Proprio perché i capitalisti non sono tra loro solidali, e poiché la globalizzazione tende a dividere quelli capaci di parteciparvi da quelli che non lo sono, realizzando una forma particolare di competizione, lo Stato può valorizzare il sindacato, soprattutto allo scopo di rispettare la regola aurea, una decente distribuzione tra salari e altri redditi, e ottenere un consenso utile al sistema politico. La globalizzazione mette, però, i lavoratori e i sindacati di un'economia contro quelli di tutte le altre, e l'unico modo per evitare il depotenziamento del sindacato è quello di regolare globalmente il dumping sociale. Questo è un altro modo di dire che è necessario ridurre il mercantilismo. L'interessante contraddizione che emerge tra globalizzazione (free trade) e mercantilismo (intervento pubblico) potrebbe forse generare le forze per una vera riforma economica internazionale. Mentre si dovrebbe completare l'ambito dei poteri dell'Organizzazione Mondiale del Commercio, che oltre a sanzionare politiche protezionistiche, dovrebbe introdurre regole generali in campo ambientale, con la forza di veri trattati, più che accordi tra Paesi volonterosi. Nei trattati che hanno costituito l'Organizzazione Internazionale del Lavoro, occorrerebbe prevedere forme di sanzione per le politiche di dumping sociale. Ciò non eliminerebbe la concorrenza tra lavoratori, ma eviterebbe di trascinare verso il basso l'intero mercato internazionale della forza lavoro. Si tratta di condizioni importanti per la domanda effettiva, perché — se riuscissero — tenderebbero a far valere una regola aurea globalizzata e a rendere più stabile il ruolo pubblico. Certo, negli Stati che hanno raggiunto un compromesso con i capitalisti, è difficile imporre una regola avversa al dumping sociale che tutte le imprese — sia pure relativamente alla situazione di ciascuna economia — praticano e desiderano; ma poiché il dumping sociale si traduce in un dumping dei capitalisti, come accade quando la produzione si delocalizza e il capitale cambia di proprietà, allora il compromesso tra i capitalisti e lo Stato potrebbe reggere. Se una regolazione fosse ritenuta – finalmente! – necessaria, dovrebbe esprimersi nella nuova Bretton Woods aggiungendo, appunto, nuovi poteri effettivi all'Omc e all'Oil.

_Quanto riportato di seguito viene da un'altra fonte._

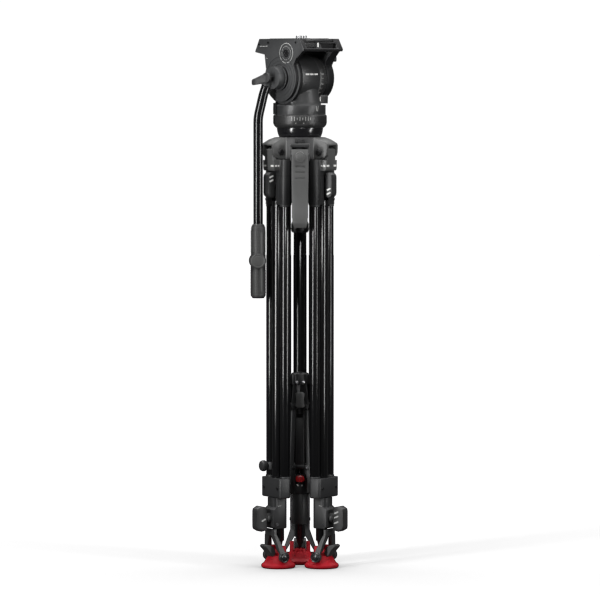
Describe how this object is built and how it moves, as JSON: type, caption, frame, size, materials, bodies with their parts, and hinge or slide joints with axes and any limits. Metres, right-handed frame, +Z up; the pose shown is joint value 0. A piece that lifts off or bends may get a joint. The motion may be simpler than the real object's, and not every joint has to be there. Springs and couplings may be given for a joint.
{
  "type": "video tripod with fluid head",
  "caption": "Folded video tripod with twin-tube telescopic legs, mid-level spreader, 75 mm bowl, levelling fluid head, sliding camera plate and a hanging pan bar.",
  "frame": {"origin": "on the floor, on the tripod's vertical axis, midway between the three feet", "axes": "+Z up along the tripod's axis; the two front legs stand at -X and +X of the -Y side and the third leg is at +Y"},
  "size_m": [0.1566, 0.155, 0.8596],
  "materials": {
    "black_casting": "fine textured black powder coat",
    "moulded_plastic": "glass-filled black plastic, fine grain",
    "anodised_tube": "hard black anodised, smooth satin",
    "knob_plastic": "soft-touch black",
    "dial_plastic": "satin black with pale index marks",
    "ball_gloss": "smooth gloss black",
    "steel": "plain machined steel",
    "red_rubber": "smooth red rubber",
    "strap_rubber": "black rubber",
    "grip_rubber": "black rubber with fine ribs",
    "red_plastic": "gloss red",
    "level_glass": "pale green vial under clear cap"
  },
  "bodies": {
    "crown": {"crown_casting": "black_casting", "crown_pins": "steel"},
    "carry_handle": {"carry_handle": "moulded_plastic"},
    "hub": {"spreader_hub": "moulded_plastic"},
    "hub_knob": {"spreader_lock_knob": "knob_plastic"},
    "release_button": {"spreader_release_button": "red_plastic"},
    "ball": {"half_ball": "ball_gloss"},
    "tie_down": {"tie_down_grip": "dial_plastic"},
    "pan_ring": {"pan_drag_ring": "dial_plastic"},
    "head": {"head_body": "black_casting", "bubble_level": "level_glass"},
    "tilt_dial": {"tilt_drag_dial": "dial_plastic"},
    "tilt_brake": {"tilt_brake_lever": "knob_plastic"},
    "pan_brake": {"pan_brake_lever": "knob_plastic"},
    "platform": {"tilt_platform": "black_casting"},
    "plate": {"camera_plate": "black_casting", "camera_screws": "steel"},
    "plate_lock": {"plate_lock_lever": "knob_plastic"},
    "plate_release": {"plate_release_button": "knob_plastic"},
    "bar": {"bar_rosette": "black_casting", "pan_bar": "anodised_tube", "bar_grip": "grip_rubber"},
    "bar_wing": {"bar_clamp_wing": "knob_plastic"},
    "leg_a": {"leg_top_a": "moulded_plastic", "leg_tubes_a": "anodised_tube", "mid_clamp_a": "moulded_plastic"},
    "middle_a": {"middle_tube_a": "anodised_tube", "foot_clamp_a": "moulded_plastic"},
    "lower_a": {"lower_tube_a": "anodised_tube"},
    "foot_a": {"foot_a": "red_rubber", "foot_strap_a": "strap_rubber"},
    "upper_knob_a": {"upper_clamp_knob_a": "knob_plastic"},
    "lower_knob_a": {"lower_clamp_knob_a": "knob_plastic"},
    "sleeve_a": {"spreader_sleeve_a": "moulded_plastic"},
    "rod_a": {"spreader_rod_a": "steel"},
    "leg_b": {"leg_top_b": "moulded_plastic", "leg_tubes_b": "anodised_tube", "mid_clamp_b": "moulded_plastic"},
    "middle_b": {"middle_tube_b": "anodised_tube", "foot_clamp_b": "moulded_plastic"},
    "lower_b": {"lower_tube_b": "anodised_tube"},
    "foot_b": {"foot_b": "red_rubber", "foot_strap_b": "strap_rubber"},
    "upper_knob_b": {"upper_clamp_knob_b": "knob_plastic"},
    "lower_knob_b": {"lower_clamp_knob_b": "knob_plastic"},
    "sleeve_b": {"spreader_sleeve_b": "moulded_plastic"},
    "rod_b": {"spreader_rod_b": "steel"},
    "leg_c": {"leg_top_c": "moulded_plastic", "leg_tubes_c": "anodised_tube", "mid_clamp_c": "moulded_plastic"},
    "middle_c": {"middle_tube_c": "anodised_tube", "foot_clamp_c": "moulded_plastic"},
    "lower_c": {"lower_tube_c": "anodised_tube"},
    "foot_c": {"foot_c": "red_rubber", "foot_strap_c": "strap_rubber"},
    "upper_knob_c": {"upper_clamp_knob_c": "knob_plastic"},
    "lower_knob_c": {"lower_clamp_knob_c": "knob_plastic"},
    "sleeve_c": {"spreader_sleeve_c": "moulded_plastic"},
    "rod_c": {"spreader_rod_c": "steel"}
  },
  "joints": [
    {"name": "leg_spread_a", "type": "hinge", "parent": "crown", "child": "leg_a", "pos_m": [-0.03897, -0.0225, 0.672], "axis": [-0.5, 0.866, 0], "range_deg": [0, 20]},
    {"name": "middle_extend_a", "type": "slide", "parent": "leg_a", "child": "middle_a", "axis": [0, 0, -1], "range_m": [0, 0.37]},
    {"name": "lower_extend_a", "type": "slide", "parent": "middle_a", "child": "lower_a", "axis": [0, 0, -1], "range_m": [0, 0.36]},
    {"name": "foot_tilt_a", "type": "hinge", "parent": "lower_a", "child": "foot_a", "pos_m": [-0.03507, -0.02025, 0.0245], "axis": [0.5, -0.866, 0], "range_deg": [0, 20]},
    {"name": "upper_knob_turn_a", "type": "hinge", "parent": "leg_a", "child": "upper_knob_a", "pos_m": [-0.0433, -0.025, 0.6195], "axis": [-0.866, -0.5, 0], "range_deg": [0, 90]},
    {"name": "lower_knob_turn_a", "type": "hinge", "parent": "middle_a", "child": "lower_knob_a", "pos_m": [-0.05196, -0.03, 0.081], "axis": [-0.866, -0.5, 0], "range_deg": [0, 90]},
    {"name": "spreader_swing_a", "type": "hinge", "parent": "leg_a", "child": "sleeve_a", "pos_m": [-0.01645, -0.0095, 0.161], "axis": [-0.5, 0.866, 0], "range_deg": [0, 49.39]},
    {"name": "spreader_extend_a", "type": "slide", "parent": "sleeve_a", "child": "rod_a", "axis": [0.0343, 0.0198, 0.9992], "range_m": [0, 0.08893]},
    {"name": "leg_spread_b", "type": "hinge", "parent": "crown", "child": "leg_b", "pos_m": [0.03897, -0.0225, 0.672], "axis": [-0.5, -0.866, 0], "range_deg": [0, 20]},
    {"name": "middle_extend_b", "type": "slide", "parent": "leg_b", "child": "middle_b", "axis": [0, 0, -1], "range_m": [0, 0.37]},
    {"name": "lower_extend_b", "type": "slide", "parent": "middle_b", "child": "lower_b", "axis": [0, 0, -1], "range_m": [0, 0.36]},
    {"name": "foot_tilt_b", "type": "hinge", "parent": "lower_b", "child": "foot_b", "pos_m": [0.03507, -0.02025, 0.0245], "axis": [0.5, 0.866, 0], "range_deg": [0, 20]},
    {"name": "upper_knob_turn_b", "type": "hinge", "parent": "leg_b", "child": "upper_knob_b", "pos_m": [0.0433, -0.025, 0.6195], "axis": [0.866, -0.5, 0], "range_deg": [0, 90]},
    {"name": "lower_knob_turn_b", "type": "hinge", "parent": "middle_b", "child": "lower_knob_b", "pos_m": [0.05196, -0.03, 0.081], "axis": [0.866, -0.5, 0], "range_deg": [0, 90]},
    {"name": "spreader_swing_b", "type": "hinge", "parent": "leg_b", "child": "sleeve_b", "pos_m": [0.01645, -0.0095, 0.161], "axis": [-0.5, -0.866, 0], "range_deg": [0, 49.39]},
    {"name": "spreader_extend_b", "type": "slide", "parent": "sleeve_b", "child": "rod_b", "axis": [-0.0343, 0.0198, 0.9992], "range_m": [0, 0.08893]},
    {"name": "leg_spread_c", "type": "hinge", "parent": "crown", "child": "leg_c", "pos_m": [0, 0.045, 0.672], "axis": [1, 0, 0], "range_deg": [0, 20]},
    {"name": "middle_extend_c", "type": "slide", "parent": "leg_c", "child": "middle_c", "axis": [0, 0, -1], "range_m": [0, 0.37]},
    {"name": "lower_extend_c", "type": "slide", "parent": "middle_c", "child": "lower_c", "axis": [0, 0, -1], "range_m": [0, 0.36]},
    {"name": "foot_tilt_c", "type": "hinge", "parent": "lower_c", "child": "foot_c", "pos_m": [0, 0.0405, 0.0245], "axis": [-1, 0, 0], "range_deg": [0, 20]},
    {"name": "upper_knob_turn_c", "type": "hinge", "parent": "leg_c", "child": "upper_knob_c", "pos_m": [0, 0.05, 0.6195], "axis": [0, 1, 0], "range_deg": [0, 90]},
    {"name": "lower_knob_turn_c", "type": "hinge", "parent": "middle_c", "child": "lower_knob_c", "pos_m": [0, 0.06, 0.081], "axis": [0, 1, 0], "range_deg": [0, 90]},
    {"name": "spreader_swing_c", "type": "hinge", "parent": "leg_c", "child": "sleeve_c", "pos_m": [0, 0.019, 0.161], "axis": [1, 0, 0], "range_deg": [0, 49.39]},
    {"name": "spreader_extend_c", "type": "slide", "parent": "sleeve_c", "child": "rod_c", "axis": [0, -0.0396, 0.9992], "range_m": [0, 0.08893]},
    {"name": "hub_slide", "type": "slide", "parent": "crown", "child": "hub", "axis": [0, 0, 1], "range_m": [-0.01927, 0]},
    {"name": "hub_knob_turn", "type": "hinge", "parent": "hub", "child": "hub_knob", "pos_m": [0, -0.016, 0.272], "axis": [0, -1, 0], "range_deg": [-90, 90]},
    {"name": "release_press", "type": "slide", "parent": "leg_c", "child": "release_button", "axis": [0, 1, 0], "range_m": [0, 0.002], "stiffness_N_per_m": 300, "springref_m": -0.001},
    {"name": "handle_swing", "type": "hinge", "parent": "crown", "child": "carry_handle", "pos_m": [0, -0.0555, 0.668], "axis": [-1, 0, 0], "range_deg": [0, 100]},
    {"name": "level_tilt", "type": "hinge", "parent": "crown", "child": "ball", "pos_m": [0, 0, 0.713], "axis": [-0.91, -0.4147, 0], "range_deg": [-5.5, 5.5]},
    {"name": "tie_down_turn", "type": "hinge", "parent": "ball", "child": "tie_down", "pos_m": [0, 0, 0.6], "axis": [0, 0, 1], "continuous": true},
    {"name": "pan_drag_turn", "type": "hinge", "parent": "ball", "child": "pan_ring", "pos_m": [0, 0, 0.722], "axis": [0, 0, 1], "range_deg": [-150, 150]},
    {"name": "pan", "type": "hinge", "parent": "ball", "child": "head", "pos_m": [0, 0, 0.74], "axis": [0, 0, 1], "continuous": true},
    {"name": "tilt", "type": "hinge", "parent": "head", "child": "platform", "pos_m": [0, 0, 0.7915], "axis": [0.7547, 0.6561, 0], "range_deg": [-75, 90]},
    {"name": "tilt_drag_turn", "type": "hinge", "parent": "head", "child": "tilt_dial", "pos_m": [0.01358, 0.01181, 0.7915], "axis": [-0.7547, -0.6561, 0], "range_deg": [-150, 150]},
    {"name": "tilt_brake_turn", "type": "hinge", "parent": "head", "child": "tilt_brake", "pos_m": [0.03235, -0.01587, 0.757], "axis": [-0.7547, -0.6561, 0], "range_deg": [0, 30]},
    {"name": "pan_brake_turn", "type": "hinge", "parent": "head", "child": "pan_brake", "pos_m": [-0.04041, -0.01471, 0.741], "axis": [-0.9397, -0.342, 0], "range_deg": [0, 60]},
    {"name": "plate_slide", "type": "slide", "parent": "platform", "child": "plate", "axis": [0.6561, -0.7547, 0], "range_m": [-0.03, 0.03]},
    {"name": "plate_lock_turn", "type": "hinge", "parent": "platform", "child": "plate_lock", "pos_m": [0.00885, -0.05591, 0.842], "axis": [0, 0, -1], "range_deg": [0, 60]},
    {"name": "plate_release_press", "type": "slide", "parent": "platform", "child": "plate_release", "axis": [-0.7547, -0.6561, 0], "range_m": [0, 0.002], "stiffness_N_per_m": 300, "springref_m": -0.001},
    {"name": "bar_swing", "type": "hinge", "parent": "platform", "child": "bar", "pos_m": [-0.03472, -0.03018, 0.7915], "axis": [0.7547, 0.6561, 0], "range_deg": [0, 80]},
    {"name": "bar_wing_turn", "type": "hinge", "parent": "bar", "child": "bar_wing", "pos_m": [-0.04981, -0.0433, 0.7915], "axis": [-0.7547, -0.6561, 0], "continuous": true}
  ],
  "couplings": [
    {"joint": "foot_tilt_a", "follows": "leg_spread_a", "ratio": 1},
    {"joint": "spreader_swing_a", "follows": "leg_spread_a", "ratio": 2.4692},
    {"joint": "spreader_extend_a", "follows": "leg_spread_a", "m_per_rad": 0.25474},
    {"joint": "leg_spread_b", "follows": "leg_spread_a", "ratio": 1},
    {"joint": "foot_tilt_b", "follows": "leg_spread_a", "ratio": 1},
    {"joint": "spreader_swing_b", "follows": "leg_spread_a", "ratio": 2.4692},
    {"joint": "spreader_extend_b", "follows": "leg_spread_a", "m_per_rad": 0.25474},
    {"joint": "leg_spread_c", "follows": "leg_spread_a", "ratio": 1},
    {"joint": "foot_tilt_c", "follows": "leg_spread_a", "ratio": 1},
    {"joint": "spreader_swing_c", "follows": "leg_spread_a", "ratio": 2.4692},
    {"joint": "spreader_extend_c", "follows": "leg_spread_a", "m_per_rad": 0.25474},
    {"joint": "hub_slide", "follows": "leg_spread_a", "m_per_rad": -0.055188},
    {"joint": "bar_swing", "follows": "leg_spread_a", "ratio": 4}
  ]
}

Il realismo di queste proposte è molto scarso, ma potrebbe rafforzarsi se si dovessero affacciare nuove circostanze negative per l'economia mondiale, che peraltro sarebbe troppo lungo e difficile identificare e analizzare compiutamente: mi accontento di elencare, tra queste, l'assenza di un motore internazionale della crescita, la divaricazione tra la dinamica degli indici finanziari e quella del prodotto mondiale, lo stesso conflitto tra capitalisti e, forse più importante, la permanenza e l'estremizzazione della cultura individualistica e proprietaria. D'altra parte, la domanda effettiva mondiale dipende più dalle politiche economiche dei Paesi emergenti che da quelle dei Paesi di vecchia industrializzazione, e poiché lo sviluppo sociale in quei Paesi è in corso, la loro responsabilità internazionale dovrebbe aumentare: forse l'ostacolo maggiore è ancora il ruolo del dollaro, moneta di una grande economia, ma ormai insufficiente per il mondo. Se fosse così, anche la riforma del sistema monetario internazionale apparirebbe possibile.